Rafale fighters, like the ones used by France over Libya in 2011, and which will likely be deployed again if a no-fly zone were put over Syria. The sands of North Africa are seen far below. Photo: French Air Force

The West and its allies appear to be taking baby steps toward creating a no-fly zone over Syria -- with the important qualification that it be limited in scope, minimize chances of an open war with Damascus and receive broad international support.

That's a lot of qualifications. But even a limited no-fly zone would already be an important show of support for Syria's opposition forces, including the Free Syrian Army.

On Thursday, France's Defense Minister, Jean-Yves Le Drian, gave a signal that his country would be open to involvement in setting up a partial no-fly zone over Syria.

However, Le Drian noted in an interview to France 24 that a total no-fly zone would amount to a declaration of war, and that "A no-fly zone over all of Syria ... could only be set up if there were an international coalition capable of doing it. For the moment, [that coalition] does not exist."

The minister added that "France is not going to go to war against Syria on its own."

It was in Istanbul, during Hilary Clinton's Aug. 11 visit with Turkish Foreign Minister Ahmet Davutoglu, that the U.S. and Turkey first signaled that they had been considering establishing a Syrian no-fly zone, although they were nowhere near the process that could lead to its enforcement. 

Clinton, responding to questions about whether more concrete support would be given to the rebels, including creating safety and no-fly zones in the country, responded that those tasks "need greater in-depth analysis ... you cannot make reasoned decisions without doing intense analysis and operational planning."

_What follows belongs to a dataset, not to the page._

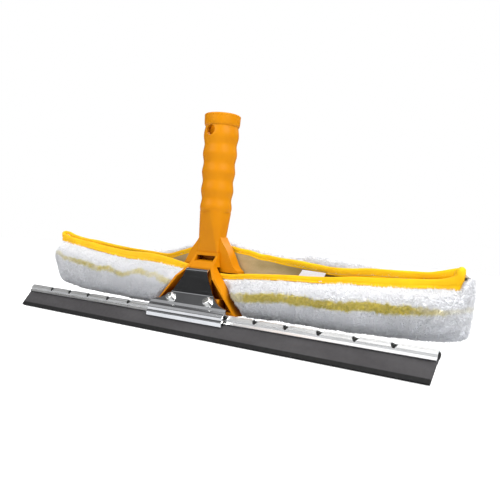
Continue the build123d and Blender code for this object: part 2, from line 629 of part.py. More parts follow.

The U.S., Turkey and France are the leading military powers in the NATO alliance -- their considerations of imposing a no-fly zone over Syria (even if only a partial one) could be the opening indicator that a broader coalition for intervention is beginning to take rudimentary shape.

Whether more overt military support from the West would ever be approved by the UN Security Council, where Russia and China remain resistant to sanctions or to asking for President Bashar Al-Assad's removal, is doubtful. And Russia, which has been a particularly strong backer for Damascus, is moving in the entirely opposite direction: It announced on Thursday that it was in discussions with Syrian officials on energy, transport and agricultural cooperation.

Le Drian suggested that, in concept, a no-fly area could be set up between the Turkish border and Aleppo, which would stop air strikes on Syria's largest city (one of the Middle East's oldest). The corridor could also protect a pathway for larger amounts of material assistance and weapons to flow to the rebels, which the Syrian government alleges is already taking place with Saudi, Turkish and Western backing.

The French government has been steadfast in requesting the removal of Assad from power and the formation of a new government in Syria. France, Syria's former colonial ruler, currently hosts top Syrian defectors, such as ex-Brigadier General Manaf Tlass (a childhood friend of Assad's) in Paris. Speculation abounds that Tlass is being groomed to be a prominent leader in whatever new government will replace the Assad regime.

Turkey and the U.S. also remain firm in pushing for the departure or voluntary step-down of Assad, once thought of as a way for the Syrian conflict to end peacefully. As fighting continues, concern is rising among Syria watchers that factionalization, introduction of terrorist groups into the country and ethnic fracturing could prolong the conflict even with Assad's absence from the equation.